A is the only possible destination for load and li, I'm writing 2-operand syntax just for clarity. Some ISAs with restrictions like that would leave the destination implicit like li 3.

A chain of branches can be more compact, since we can get B=1 and then repeatedly subtract, checking ZF. Like if (--A == 0) goto dst.

  li    A, 1
  mov   B, A
  load  A, foo_ret_index      # static storage for our return index
  sub   A, B
  jb    foo_callsite0         # 0u < 1
  je    foo_callsite1         # 1 == 1
  sub   A, B
  je    foo_callsite2
  sub   A, B
  je    foo_callsite3
  ...

After ruling out zero, we could subtract by 2 with a jb and je for every sub. But that would take more overhead at the start; it takes 3 instructions to get a new constant into B and reload A, so it's only worthwhile for a long chain, where you might want a tree anyway unless optimizing purely for code size.

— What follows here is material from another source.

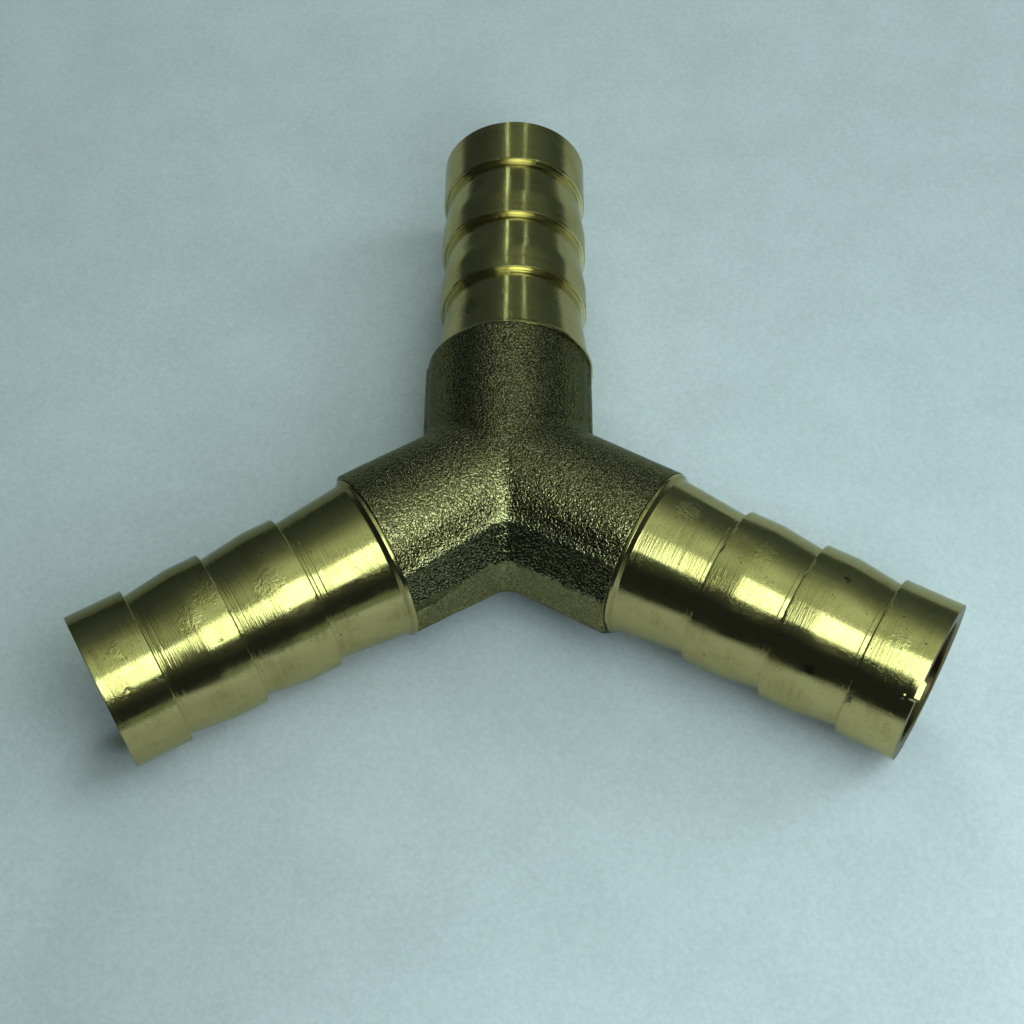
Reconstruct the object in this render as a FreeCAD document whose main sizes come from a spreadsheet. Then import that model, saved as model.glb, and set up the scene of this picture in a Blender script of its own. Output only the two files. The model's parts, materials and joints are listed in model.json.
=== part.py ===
import FreeCAD, Part
import math
import os
import Sketcher

# A brass wye connector for hose: a forged hub with three arms at 120 degrees, and a turned hose
# tail pressed into the socket at the end of each arm. Millimetres. The origin is the point where
# the three turned axes meet, +Y runs out along the rear tail and +Z is square to the plane of
# the three axes.

ARM_ANGLES = {"rear": 90.0, "left": 210.0, "right": 330.0}

# Driving dimensions: alias, value in millimetres, meaning. "Reach" is a distance from the origin
# along an arm's axis.
DIMENSIONS = [
    ("BoreDiameter", 10.4, "through bore of every arm and tail"),
    ("BodyDiameter", 14.25, "forged arm, outside"),
    ("BodyReach", 12.65, "faced end of a forged arm"),
    ("ForgingShiftX", -0.33, "the forging's centre beside the turned axes' meeting point"),
    ("ForgingShiftY", 0.2, "the forging's centre behind the turned axes' meeting point"),
    ("RearCrotchRadius", 1.8, "fillet between the rear arm and each front arm"),
    ("FrontCrotchRadius", 3.0, "fillet between the two front arms"),
    ("SocketDiameter", 12.0, "socket in a forged arm, and the tail's register that fills it"),
    ("SocketDepth", 6.0, "depth of the socket from the faced end"),
    ("CollarDiameter", 14.1, "shoulder of the tail against the faced end"),
    ("CollarLength", 0.3, "straight part of the shoulder"),
    ("CollarBevel", 0.35, "bevel from the shoulder down to the neck, along the axis"),
    ("NeckDiameter", 13.46, "neck where it leaves the shoulder"),
    ("RootDiameter", 12.15, "smallest diameter, at the foot of each barb"),
    ("BarbDiameter", 13.2, "crest of each barb"),
    ("BarbReach", 19.4, "steep face of the barb nearest the hub"),
    ("BarbPitch", 6.6, "from one barb's steep face to the next"),
    ("CrestLength", 2.6, "cylindrical crest of the two inner barbs"),
    ("TipReach", 37.4, "open end of a tail"),
    ("EdgeBreak", 0.15, "broken edge on each barb's rim and at the open end"),
]

BARB_COUNT = 3

doc = FreeCAD.newDocument("WyeConnector")


def make_sheet():
    """The spreadsheet that drives every size."""
    sheet = doc.addObject("Spreadsheet::Sheet", "Dimensions")
    for row, (alias, value, meaning) in enumerate(DIMENSIONS, start=1):
        sheet.set(f"A{row}", alias)
        sheet.set(f"B{row}", str(value))
        sheet.set(f"C{row}", meaning)
        sheet.setAlias(f"B{row}", alias)
    doc.recompute()
    return sheet


def size(alias):
    """The expression that reads one dimension."""
    return f"Dimensions.{alias}"


def along_arm(angle):
    """Rotation that carries +Z onto the direction of an arm in the XY plane."""
    direction = FreeCAD.Vector(math.cos(math.radians(angle)), math.sin(math.radians(angle)), 0)
    return FreeCAD.Rotation(FreeCAD.Vector(0, 0, 1), direction)


def arm_cylinder(name, angle, diameter, start, end, centre=("0", "0")):
    """A cylinder on an arm's direction, from one reach to another. All sizes are expressions."""
    cosine = f"cos({angle} deg)"
    sine = f"sin({angle} deg)"
    cylinder = doc.addObject("Part::Cylinder", name)
    cylinder.Placement = FreeCAD.Placement(FreeCAD.Vector(), along_arm(angle))
    cylinder.setExpression("Radius", f"({diameter}) / 2")
    cylinder.setExpression("Height", f"({end}) - ({start})")
    cylinder.setExpression("Placement.Base.x", f"({centre[0]}) + ({start}) * {cosine}")
    cylinder.setExpression("Placement.Base.y", f"({centre[1]}) + ({start}) * {sine}")
    return cylinder


def forged_arms():
    """Three solid arms about the forging's own centre, cut square to the turned axes."""
    shift = (size("ForgingShiftX"), size("ForgingShiftY"))
    arms = []
    for arm, angle in ARM_ANGLES.items():
        along = f"({shift[0]} * cos({angle} deg) + {shift[1]} * sin({angle} deg))"
        faced_end = f"{size('BodyReach')} - {along}"
        arms.append(arm_cylinder(f"forged_arm_{arm}", angle, size("BodyDiameter"), "0", faced_end, shift))
    return arms


def crotch_edges(shape, sheet):
    """The creases between arms, each with its fillet radius: (edge number, radius, radius)."""
    centre = FreeCAD.Vector(sheet.ForgingShiftX, sheet.ForgingShiftY, 0)
    picked = []
    for number, edge in enumerate(shape.Edges, start=1):
        if isinstance(edge.Curve, (Part.Line, Part.Circle)):
            continue
        middle = edge.valueAt((edge.FirstParameter + edge.LastParameter) / 2) - centre
        is_front = abs(middle.x) < abs(middle.y) and middle.y < 0
        radius = sheet.FrontCrotchRadius if is_front else sheet.RearCrotchRadius
        picked.append((number, radius, radius))
    return picked


def make_wye_body(sheet):
    """The forged hub: three filleted arms, a socket in each end and bores that meet inside."""
    blank = doc.addObject("Part::MultiFuse", "forged_blank")
    blank.Shapes = forged_arms()
    blank.Refine = True
    doc.recompute()

    filleted = doc.addObject("Part::Fillet", "forging")
    filleted.Base = blank
    filleted.Edges = crotch_edges(blank.Shape, sheet)
    doc.recompute()

    socket_floor = f"{size('BodyReach')} - {size('SocketDepth')}"
    cutters = []
    for arm, angle in ARM_ANGLES.items():
        bore = arm_cylinder(f"bore_{arm}", angle, size("BoreDiameter"), "0", size("BodyReach"))
        socket = arm_cylinder(
            f"socket_{arm}", angle, size("SocketDiameter"), socket_floor, size("BodyReach")
        )
        cutters += [bore, socket]
    machining = doc.addObject("Part::MultiFuse", "bores_and_sockets")
    machining.Shapes = cutters

    body = doc.addObject("Part::Cut", "machined_hub")
    body.Base = filleted
    body.Tool = machining
    body.Label = "wye_body"
    return body


def tail_outline():
    """Corners of half the tail's section as (reach, radius) expressions, from the inner end."""
    bore = f"{size('BoreDiameter')} / 2"
    register = f"{size('SocketDiameter')} / 2"
    collar = f"{size('CollarDiameter')} / 2"
    root = f"{size('RootDiameter')} / 2"
    crest = f"{size('BarbDiameter')} / 2"
    edge = size("EdgeBreak")
    face = size("BodyReach")
    tip = size("TipReach")
    collar_end = f"{face} + {size('CollarLength')}"
    inner_end = f"{face} - {size('SocketDepth')}"
    corners = [
        (inner_end, bore),
        (inner_end, register),
        (face, register),
        (face, collar),
        (collar_end, collar),
        (f"{collar_end} + {size('CollarBevel')}", f"{size('NeckDiameter')} / 2"),
    ]
    for barb in range(BARB_COUNT):
        step = f"{size('BarbReach')} + {barb} * {size('BarbPitch')}"
        corners.append((step, root))
        corners.append((step, f"{crest} - {edge}"))
        corners.append((f"{step} + {edge}", crest))
        if barb < BARB_COUNT - 1:
            corners.append((f"{step} + {size('CrestLength')}", crest))
    corners += [
        (f"{tip} - {edge}", crest),
        (tip, f"{crest} - {edge}"),
        (tip, f"{bore} + {edge}"),
        (f"{tip} - {edge}", bore),
    ]
    return corners


def origin_plane(body, role):
    """One of a body's own origin planes."""
    return next(feature for feature in body.Origin.OriginFeatures if feature.Role == role)


def draw_outline(body, name, corners):
    """A fully constrained closed outline whose every corner is placed by two expressions."""
    sketch = body.newObject("Sketcher::SketchObject", name)
    sketch.AttachmentSupport = (origin_plane(body, "XY_Plane"), [""])
    sketch.MapMode = "FlatFace"
    points = [
        FreeCAD.Vector(float(sketch.evalExpression(across)), float(sketch.evalExpression(up)), 0)
        for across, up in corners
    ]
    count = len(points)
    for index in range(count):
        sketch.addGeometry(Part.LineSegment(points[index], points[(index + 1) % count]))
    for index in range(count):
        sketch.addConstraint(Sketcher.Constraint("Coincident", index, 2, (index + 1) % count, 1))
    for index, (across, up) in enumerate(corners):
        for kind, value, expression in (
            ("DistanceX", points[index].x, across),
            ("DistanceY", points[index].y, up),
        ):
            number = sketch.addConstraint(Sketcher.Constraint(kind, -1, 1, index, 1, value))
            sketch.setExpression(f"Constraints[{number}]", expression)
    return sketch


def make_hose_tail(arm, angle):
    """A turned hose tail: register, collar, neck and three barbs, bored through."""
    body = doc.addObject("PartDesign::Body", f"tail_{arm}")
    body.Label = f"hose_tail_{arm}"
    section = draw_outline(body, f"section_{arm}", tail_outline())
    turned = body.newObject("PartDesign::Revolution", f"turned_{arm}")
    turned.Profile = section
    turned.ReferenceAxis = (section, ["H_Axis"])
    turned.Angle = 360
    section.Visibility = False
    body.Placement = FreeCAD.Placement(
        FreeCAD.Vector(), FreeCAD.Rotation(FreeCAD.Vector(0, 0, 1), angle)
    )
    return body


def check_and_write(pieces):
    """Stop on any failed feature or bad solid, then write one file for each piece."""
    doc.recompute()
    for item in doc.Objects:
        if "Invalid" in item.State or "Error" in item.State:
            raise RuntimeError(f"{item.Label} failed: {item.State}")
    for piece in pieces:
        shape = piece.Shape
        if shape.isNull() or not shape.isValid() or len(shape.Solids) != 1:
            raise RuntimeError(f"{piece.Label} is not one valid solid")
    os.makedirs("parts", exist_ok=True)
    for piece in pieces:
        piece.Shape.exportStep(os.path.join("parts", f"{piece.Label}.step"))
        print(f"{piece.Label}: {piece.Shape.Volume:.1f} mm3")


def main():
    sheet = make_sheet()
    pieces = [make_wye_body(sheet)]
    for arm, angle in ARM_ANGLES.items():
        pieces.append(make_hose_tail(arm, angle))
    check_and_write(pieces)


main()
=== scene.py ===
"""A brass wye hose connector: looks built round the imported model.

Lengths in this script are in millimetres; a mesh is scaled to metres when it is made.
"""

import json
import math

import bmesh
import bpy
import numpy as np
from mathutils import Matrix, Vector


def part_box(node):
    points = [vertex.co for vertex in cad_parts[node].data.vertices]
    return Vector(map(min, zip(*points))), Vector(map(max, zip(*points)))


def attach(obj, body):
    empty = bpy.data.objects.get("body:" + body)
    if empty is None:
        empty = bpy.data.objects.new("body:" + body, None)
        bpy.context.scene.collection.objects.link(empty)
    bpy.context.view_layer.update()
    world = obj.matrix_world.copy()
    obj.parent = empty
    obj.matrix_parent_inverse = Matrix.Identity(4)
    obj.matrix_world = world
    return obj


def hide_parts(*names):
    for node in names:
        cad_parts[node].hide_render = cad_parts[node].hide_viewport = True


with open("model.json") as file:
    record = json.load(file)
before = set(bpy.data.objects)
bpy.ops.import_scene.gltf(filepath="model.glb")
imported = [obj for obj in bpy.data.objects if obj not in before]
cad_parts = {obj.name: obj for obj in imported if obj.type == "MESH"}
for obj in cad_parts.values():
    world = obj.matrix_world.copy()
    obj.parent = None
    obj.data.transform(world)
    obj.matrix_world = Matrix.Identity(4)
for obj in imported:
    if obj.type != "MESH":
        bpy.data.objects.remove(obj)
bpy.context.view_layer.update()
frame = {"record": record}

MM = 0.001
MOUNTS = {mount["name"]: mount for mount in frame["record"]["mounts"]}
ARM_ANGLES = {"rear": 90.0, "left": 210.0, "right": 330.0}
UP = np.array([0.0, 0.0, 1.0])

# Sizes read from the frame.
REAR_LOW, REAR_HIGH = (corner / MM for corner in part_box("hose_tail_rear"))
HUB_LOW, HUB_HIGH = (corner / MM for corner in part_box("wye_body"))
TAIL_START = REAR_LOW.y
TAIL_TIP = REAR_HIGH.y
FACED_END = HUB_HIGH.y
COLLAR_RADIUS = REAR_HIGH.x
HUB_RADIUS = HUB_HIGH.z
BORE_RADIUS = MOUNTS["rear_bore"]["dims"]["r_mm"]
CREST_RADIUS = MOUNTS["rear_hose_end"]["dims"]["r_mm"]
FLOOR_Z = HUB_LOW.z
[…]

An li B, imm instruction would help a lot. Or if load / mov set FLAGS, then we can check for 0 without a sub first. I was assuming they wouldn't, since most ISAs don't do that. Most ISAs have a way to test A,A or something to set FLAGS according to an AND, but you only have NAND/NOR which would invert the register. I guess we could actually work with that, using add and counting up toward 0 after doing idx = ~idx = 0u - idx - 1

The same mechanism could be used to implement function pointers for indirect calls. And you might share the same return branch tree between subroutines that are all possible callees of some indirect-call sites, if you aren't using one global tree.